Your task is to copy a single run of lines that starts at the line with "if isinstance(surface, Part.Cylinder)" and stops at the line with "as a script.", keeping both ends. Copy nothing else.

☆ ☆ ☆ ☆

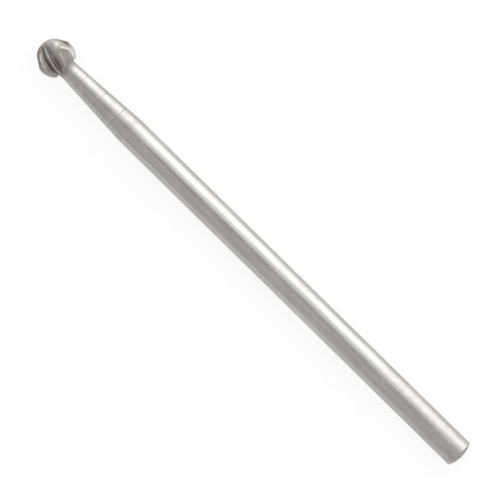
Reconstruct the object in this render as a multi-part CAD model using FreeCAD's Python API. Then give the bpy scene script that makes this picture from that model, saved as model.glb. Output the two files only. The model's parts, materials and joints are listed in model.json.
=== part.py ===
"""Ball bur, a small rotary cutter ground from one bar of tool steel.

The ball carries ten saw-like teeth that wind round it from the flat back to the tip. A slim neck
and a long taper join it to a plain shank, which a handpiece collet grips. The bur lies on a flat
surface, with the ball towards -X and the butt of the shank towards +X. It rests on two teeth and
on the rim of the butt. Lengths are in millimetres and angles in degrees.
"""
import FreeCAD, Part
import math
import os

from FreeCAD import Placement, Rotation, Vector

# Whole bur
OVERALL_LENGTH = 45.5  # from the tip of the ball to the crown of the butt

# Shank, a standard size for a handpiece collet
SHANK_DIAMETER = 2.35
SHANK_LENGTH = 35.9  # parallel length with the crowned butt
BUTT_CROWN = 0.30  # height of the shallow dome on the butt
BUTT_EDGE_RADIUS = 0.06

# Neck, the parallel stretch between the ball and the taper
NECK_DIAMETER = 1.55
NECK_LENGTH = 0.42
NECK_FILLET = 0.05  # where the neck meets the flat back of the ball

# Ball
BALL_DIAMETER = 3.10
BALL_LENGTH = 2.63  # from the tip to the flat back

# Teeth, each with a steep face towards the cut and a long crowned back
TOOTH_COUNT = 10
FIRST_EDGE = -18.0  # azimuth of the first cutting edge, from straight up
TOOTH_DEPTH = 0.36  # of the gullet at the widest part of the ball
FACE_LEAN = 18.0  # of the steep face, away from a plane through the axis
EDGE_LAND = 0.05  # narrow strip of the ball left along each cutting edge
BACK_CROWN = 0.035  # bulge of the back above a straight line, more by the cube of its width
HELIX_ANGLE = 17.0  # at which a tooth with a wind of one crosses planes through the axis
WIND = (1.0, 1.2, 0.3, 0.3, 0.4, 0.6, 0.8, 1.0, 1.0, 1.0)  # share of it that each tooth has
FRONT_REACH = (80.0, 16.0, 76.0, 36.0, 80.0)  # where gullets run out near the tip, in turn
RUN_OUT = (26.0, 42.0, 26.0, 42.0, 26.0)  # swing over which each fades to nothing
NEVER = 90.0
RUN_ON = (-2.0, NEVER, 8.0, NEVER, NEVER)  # where a back begins to run on over a shorter tooth
RUN_ON_SPAN = 38.0  # swing over which it widens from one pitch to two

# Turning marks, fine rings that the lathe tool left on the taper
MARK_DISTANCES = (0.53, 0.84, 1.28, 1.59, 3.56, 5.47)  # behind the flat back of the ball
MARK_WIDTH = 0.09
MARK_DEPTH = 0.012

# Places along the axis, measured from the centre of the ball towards the butt
BALL_RADIUS = BALL_DIAMETER / 2
BACK_X = BALL_LENGTH - BALL_RADIUS
NECK_END_X = BACK_X + NECK_LENGTH
BUTT_X = OVERALL_LENGTH - BALL_RADIUS
SHANK_START_X = BUTT_X - SHANK_LENGTH
BUTT_RIM_X = BUTT_X - BUTT_CROWN
AXIS = Vector(1, 0, 0)
CENTRE = Vector(0, 0, 0)

# Stations of a gullet, as swing angles: 0 at the widest part, +90 at the tip, below 0 to the rear
REAR_SWING = -72.0
SWING_STEP = 9.0
RUN_OUT_STATIONS = ((0.3, 0.92), (0.6, 0.68), (0.85, 0.32), (1.0, 0.08))  # shares: run-out, size
CLEARANCE = 0.12  # how far a grinding shape stands clear of the ball at the cutting edge
TOP_CLEARANCE = 0.45  # how far its top stands clear of the ball
HEEL_RUN = 0.5  # straight run that carries its back on, out of the ball
SAME_PLACE = 0.001  # greatest gap between two lengths that are meant to be one


def point(x, radius):
    """A point of a turned profile, in the plane of the axis and +Z."""
    return Vector(x, 0, radius)


def turned(wire):
    """The solid that a closed profile sweeps round the axis."""
    return Part.Face(wire).revolve(CENTRE, AXIS, 360)


def neck_radius(x):
    """Radius of the neck and of the taper at a place along the axis."""
    if x <= NECK_END_X:
        return NECK_DIAMETER / 2
    share = (x - NECK_END_X) / (SHANK_START_X - NECK_END_X)
    return (NECK_DIAMETER + share * (SHANK_DIAMETER - NECK_DIAMETER)) / 2


def make_stem():
    """Neck, taper, shank and crowned butt as one turned solid, rooted in the ball's centre."""
    neck = NECK_DIAMETER / 2
    shank = SHANK_DIAMETER / 2
    bend = NECK_FILLET * (1 - math.sqrt(0.5))
    crown_radius = (shank ** 2 + BUTT_CROWN ** 2) / (2 * BUTT_CROWN)
    crown_mid = point(
        BUTT_X - crown_radius + math.sqrt(crown_radius ** 2 - (shank / 2) ** 2), shank / 2
    )
    fillet_start = point(BACK_X, neck + NECK_FILLET)
    fillet_end = point(BACK_X + NECK_FILLET, neck)
    rim = point(BUTT_RIM_X, shank)
    crown = point(BUTT_X, 0)
    corners = [CENTRE, point(0, neck), point(BACK_X, neck), fillet_start]
    edges = [Part.LineSegment(a, b).toShape() for a, b in zip(corners, corners[1:])]
    edges.append(Part.Arc(fillet_start, point(BACK_X + bend, neck + bend), fillet_end).toShape())
    corners = [fillet_end, point(NECK_END_X, neck), point(SHANK_START_X, shank), rim]
    edges += [Part.LineSegment(a, b).toShape() for a, b in zip(corners, corners[1:])]
    edges.append(Part.Arc(rim, crown_mid, crown).toShape())
    edges.append(Part.LineSegment(crown, CENTRE).toShape())
    stem = turned(Part.Wire(edges))
    rims = [edge for edge in stem.Edges if is_rim(edge)]
    return stem.makeFillet(BUTT_EDGE_RADIUS, rims)


def is_rim(edge):
    """Whether an edge is the circle where the shank meets its crowned butt."""
    box = edge.BoundBox
    return abs(box.XMin - BUTT_RIM_X) < SAME_PLACE and abs(box.XMax - BUTT_RIM_X) < SAME_PLACE


def make_mark(distance):
    """The ring that one turning mark takes out of the taper."""
    middle = BACK_X + distance
    start = middle - MARK_WIDTH / 2
    end = middle + MARK_WIDTH / 2
    clear = SHANK_DIAMETER
    corners = [
        point(start, neck_radius(start)),
        point(middle, neck_radius(middle) - MARK_DEPTH),
        point(end, neck_radius(end)),
        point(end, clear),
        point(start, clear),
    ]
    return turned(Part.makePolygon(corners + corners[:1]))


def make_ball():
    """The plain ball before its teeth are ground, cut flat at the back."""
    ball = Part.makeSphere(BALL_RADIUS, CENTRE, AXIS)
    rear = Part.makeBox(BALL_DIAMETER, 2 * BALL_DIAMETER, 2 * BALL_DIAMETER)
    rear.translate(Vector(BACK_X, -BALL_DIAMETER, -BALL_DIAMETER))
    return ball.cut(rear)


def edge_azimuth(index, latitude):
    """Place round the axis of a cutting edge, from where the first one is at the widest part."""
    wind = WIND[index % TOOTH_COUNT] * math.tan(math.radians(HELIX_ANGLE))
    return index * 2 * math.pi / TOOTH_COUNT + wind * math.asinh(math.tan(latitude))


def back_width(swing, run_on):
    """Width of a gullet in pitches: one at first, two where its back runs over a shorter tooth."""
    share = min(1.0, max(0.0, (swing - run_on) / RUN_ON_SPAN))
    return 1.0 + share * share * (3.0 - 2.0 * share)


def gullet_section(index, swing, size, width):
    """Closed outline of the grinding shape at one swing angle, as a share of its full size.

    The outline lies in the plane through the ball's centre that the swing angle gives. Its first
    coordinate runs round the ball from the cutting edge, and its second one outwards. The width
    is in pitches. The cutting edge keeps to its helix whatever the width.
    """
    lean = math.radians(FACE_LEAN)
    tilt = math.radians(swing)
    own, after, second = (edge_azimuth(index + step, tilt) for step in range(3))
    room = after - own + (width - 1.0) * (second - after)
    opening = (room - EDGE_LAND / (BALL_RADIUS * math.cos(tilt))) * size
    half_arc = math.atan(math.tan(opening / 2) * math.cos(tilt))
    half_width = BALL_RADIUS * math.sin(half_arc)
    edge_height = BALL_RADIUS * math.cos(half_arc)
    depth = TOOTH_DEPTH * math.cos(tilt) * size
    edge = Vector(-half_width, edge_height, 0)
    outward = edge / BALL_RADIUS
    along = Vector(outward.y, -outward.x, 0)
    face = along * math.sin(lean) - outward * math.cos(lean)
    root = edge + face * (depth / math.cos(lean))
    face_top = edge - face * (CLEARANCE / math.cos(lean))
    heel = Vector(half_width, edge_height, 0)
    chord = heel - root
    crown = BACK_CROWN * math.cos(tilt) * (width * size) ** 3
    back_middle = (root + heel) / 2 + Vector(-chord.y, chord.x, 0).normalize() * crown
    back = Part.Arc(root, back_middle, heel).toShape()
    heel_way = back.tangentAt(back.Curve.parameter(heel))
    heel_clear = heel + heel_way * (HEEL_RUN * math.cos(tilt))
    top = BALL_RADIUS + TOP_CLEARANCE
    corners = [heel, heel_clear, Vector(heel_clear.x, top, 0), Vector(face_top.x, top, 0)]
    corners += [face_top, root]
    edges = [Part.LineSegment(a, b).toShape() for a, b in zip(corners, corners[1:])]
    outline = Part.Wire([back] + edges)
    turn = edge_azimuth(index, math.asin(math.sin(tilt) * math.cos(half_arc))) + opening / 2
    outline.Placement = section_placement(swing, FIRST_EDGE + math.degrees(turn))
    return outline


def section_placement(swing, turn):
    """Stands a flat outline in its plane through the centre, swung over and turned round the axis.

    Before both moves the outline's first coordinate runs along +Y and its second along +Z.
    """
    upright = Rotation(Vector(0, 1, 0), Vector(0, 0, 1), Vector(1, 0, 0), "XYZ")
    swung = Rotation(Vector(0, 1, 0), -swing)
    turned_round = Rotation(AXIS, -turn)
    return Placement(CENTRE, turned_round * swung * upright)


def make_gullet(index):
    """The grinding shape of one gullet, which fades out at its reach towards the tip."""
    period = index % len(FRONT_REACH)
    run_out = RUN_OUT[period]
    full_until = FRONT_REACH[period] - run_out
    steps = round((full_until - REAR_SWING) / SWING_STEP)
    stations = [
        (REAR_SWING + (full_until - REAR_SWING) * step / steps, 1.0) for step in range(steps + 1)
    ]
    stations += [(full_until + run_out * share, size) for share, size in RUN_OUT_STATIONS]
    sections = [
        gullet_section(index, swing, size, back_width(swing, RUN_ON[period]))
        for swing, size in stations
    ]
    return Part.makeLoft(sections, True, False)


def make_toothed_ball():
    """The ball with its gullets ground, which leaves the teeth standing between them."""
    return make_ball().cut([make_gullet(index) for index in range(TOOTH_COUNT)])


def lowest(shape):
    """Height of the lowest point of a shape."""
    return shape.optimalBoundingBox(False, False).ZMin


def lay_down(bur, ball):
    """Lays the bur on two teeth and the rim of its butt, with the middle of its base at the origin."""
    rise = -lowest(ball) - SHANK_DIAMETER / 2
    tilt = math.degrees(math.atan2(rise, BUTT_RIM_X))
    bur.rotate(CENTRE, Vector(0, 1, 0), tilt)
    box = bur.optimalBoundingBox(False, False)
    bur.translate(Vector(-box.Center.x, -box.Center.y, -box.ZMin))


def make_bur():
    """The whole bur as one solid, at rest."""
    ball = make_toothed_ball()
    stem = make_stem().cut([make_mark(distance) for distance in MARK_DISTANCES])
    bur = ball.fuse(stem).removeSplitter()
    lay_down(bur, ball)
    return bur


os.makedirs("parts", exist_ok=True)
bur = make_bur()
bur.exportStep("parts/ball_bur.step")
print("solids", len(bur.Solids), "valid", bur.isValid(), "volume", round(bur.Volume, 3))
for face in bur.Faces:
    surface = face.Surface
    if isinstance(surface, Part.Cylinder) and surface.Radius > SHANK_DIAMETER / 2 - SAME_PLACE:
        print("shank middle", face.CenterOfMass, "axis", surface.Axis)
        print("shank length", face.Area / (math.pi * SHANK_DIAMETER))
print("box", bur.optimalBoundingBox(False, False))
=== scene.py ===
"""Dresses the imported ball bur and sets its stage, as a Blender add-on that is run as a script.

The bur is one closed mesh, ground and turned from one bar of tool steel: a ball with ten teeth, a
neck, a taper, a shank and a crowned butt. It stands for the plain CAD solid. Its shape is worked
out in millimetres from the centre of the ball, with x along the axis towards the butt. The azimuth
is measured round the axis from straight up towards +Y, and the swing at the ball's centre from its
waist towards the tip. Named values are in millimetres and degrees unless they say otherwise.
"""

import json
import math
from types import SimpleNamespace

import bpy
import numpy as np
from mathutils import Matrix, Vector


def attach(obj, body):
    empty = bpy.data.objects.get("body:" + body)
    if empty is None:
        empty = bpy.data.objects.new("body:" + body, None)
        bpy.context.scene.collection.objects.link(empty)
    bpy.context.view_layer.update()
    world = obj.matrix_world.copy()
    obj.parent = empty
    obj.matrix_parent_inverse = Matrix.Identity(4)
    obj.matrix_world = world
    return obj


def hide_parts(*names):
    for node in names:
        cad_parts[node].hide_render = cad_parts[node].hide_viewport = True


bl_info = {
    "name": "Ball bur",
    "version": (1, 0, 0),
    "blender": (4, 5, 0),
    "location": "3D View > Sidebar > Ball bur",
    "description": "Builds a small ball cutter of tool steel on a pale studio floor",
    "category": "Add Mesh",
}

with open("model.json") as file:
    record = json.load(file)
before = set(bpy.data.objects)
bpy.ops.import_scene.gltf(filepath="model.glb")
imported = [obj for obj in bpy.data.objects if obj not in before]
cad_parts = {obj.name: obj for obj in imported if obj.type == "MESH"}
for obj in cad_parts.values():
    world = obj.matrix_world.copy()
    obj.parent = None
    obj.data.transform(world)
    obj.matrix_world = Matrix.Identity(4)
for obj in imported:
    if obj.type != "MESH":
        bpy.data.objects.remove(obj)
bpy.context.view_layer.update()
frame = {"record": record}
SHANK_MOUNT = frame["record"]["mounts"][0]

MM = 0.001
NODE = "ball_bur"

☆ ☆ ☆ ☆

▶ Result of the exercise
    if isinstance(surface, Part.Cylinder) and surface.Radius > SHANK_DIAMETER / 2 - SAME_PLACE:
        print("shank middle", face.CenterOfMass, "axis", surface.Axis)
        print("shank length", face.Area / (math.pi * SHANK_DIAMETER))
print("box", bur.optimalBoundingBox(False, False))
=== scene.py ===
"""Dresses the imported ball bur and sets its stage, as a Blender add-on that is run as a script.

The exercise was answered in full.